- **Set problem**
Go through the entries below and write each one out exactly.

- **Material for this exercise**
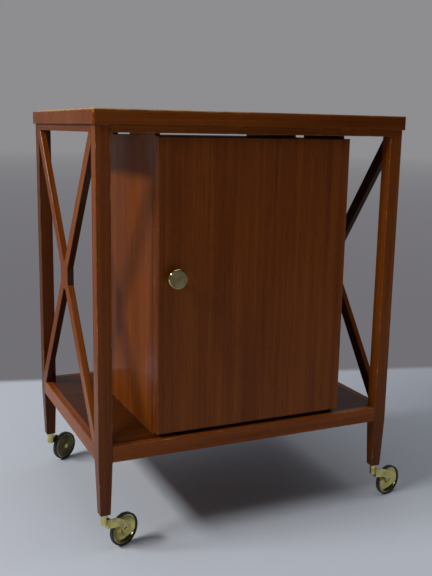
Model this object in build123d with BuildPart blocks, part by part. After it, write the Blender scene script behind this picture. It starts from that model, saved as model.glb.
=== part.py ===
from build123d import *
import math
import os

os.makedirs("parts", exist_ok=True)

# Bar cart: a top and a shelf on four tapered legs, crossed braces at the ends, a cabinet
# with one door between the two boards, and a one-armed swivel caster under each leg.
# Millimetres. +Z is up, -Y is the front, the origin is on the floor in the middle of the legs.

# ---------------------------------------------------------------- driving dimensions
WIDTH = 610.0  # over the outer faces of the legs
DEPTH = 450.0
HEIGHT = 791.0
TOP_THICKNESS = 26.0
TOP_OVERHANG = 5.0
TOP_CORNER_R = 5.0
TOP_EDGE_R = 1.6
APRON_HEIGHT = 12.5
APRON_THICKNESS = 22.0
LEG = 26.0  # square section above the taper
LEG_FOOT = 19.4
LEG_FOOT_CHAMFER = 1.2
FOOT_Z = 76.5
SHELF_Z = 206.5  # upper face of the shelf
RAIL_HEIGHT = 29.0
RAIL_THICKNESS = 20.0
SHELF_THICKNESS = 12.0
SHELF_REBATE = 6.0
TENON_LENGTH = 8.0
TENON_THICKNESS = 8.0
TENON_SHOULDER = 2.0
EASE = 0.8  # small bevel or round on exposed wooden arrises

BRACE_WIDTH = 24.0
BRACE_THICKNESS = 12.0
BRACE_BOSS_WIDTH = 54.0
BRACE_BOSS_HEIGHT = 56.0

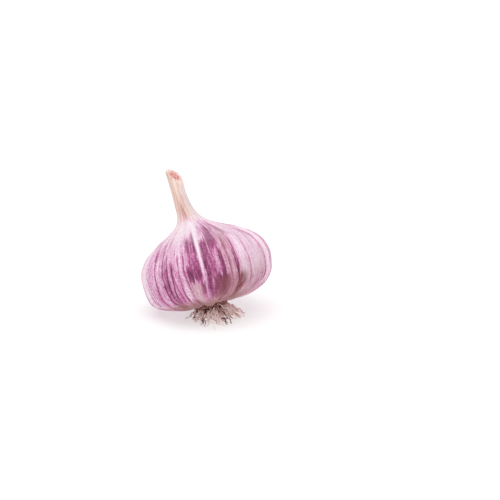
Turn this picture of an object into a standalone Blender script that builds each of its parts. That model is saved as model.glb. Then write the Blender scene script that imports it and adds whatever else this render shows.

- **Output for this exercise**
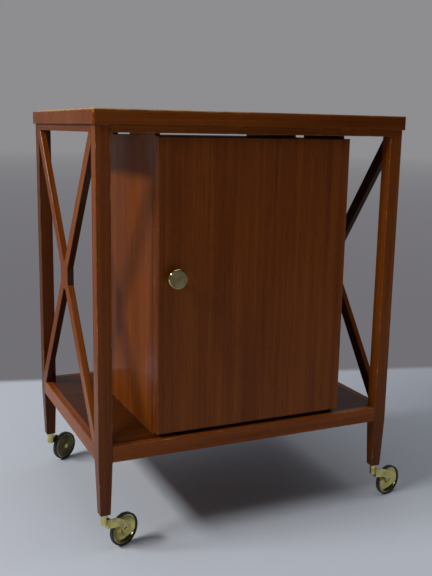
Model this object in build123d with BuildPart blocks, part by part. After it, write the Blender scene script behind this picture. It starts from that model, saved as model.glb.
=== part.py ===
from build123d import *
import math
import os

os.makedirs("parts", exist_ok=True)

# Bar cart: a top and a shelf on four tapered legs, crossed braces at the ends, a cabinet
# with one door between the two boards, and a one-armed swivel caster under each leg.
# Millimetres. +Z is up, -Y is the front, the origin is on the floor in the middle of the legs.

# ---------------------------------------------------------------- driving dimensions
WIDTH = 610.0  # over the outer faces of the legs
DEPTH = 450.0
HEIGHT = 791.0
TOP_THICKNESS = 26.0
TOP_OVERHANG = 5.0
TOP_CORNER_R = 5.0
TOP_EDGE_R = 1.6
APRON_HEIGHT = 12.5
APRON_THICKNESS = 22.0
LEG = 26.0  # square section above the taper
LEG_FOOT = 19.4
LEG_FOOT_CHAMFER = 1.2
FOOT_Z = 76.5
SHELF_Z = 206.5  # upper face of the shelf
RAIL_HEIGHT = 29.0
RAIL_THICKNESS = 20.0
SHELF_THICKNESS = 12.0
SHELF_REBATE = 6.0
TENON_LENGTH = 8.0
TENON_THICKNESS = 8.0
TENON_SHOULDER = 2.0
EASE = 0.8  # small bevel or round on exposed wooden arrises

BRACE_WIDTH = 24.0
BRACE_THICKNESS = 12.0
BRACE_BOSS_WIDTH = 54.0
BRACE_BOSS_HEIGHT = 56.0

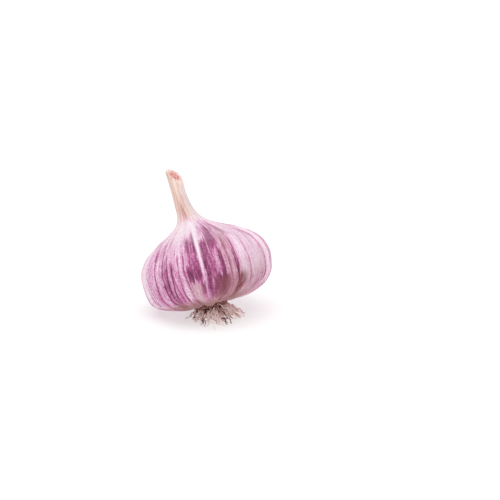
Turn this picture of an object into a standalone Blender script that builds each of its parts. That model is saved as model.glb. Then write the Blender scene script that imports it and adds whatever else this render shows.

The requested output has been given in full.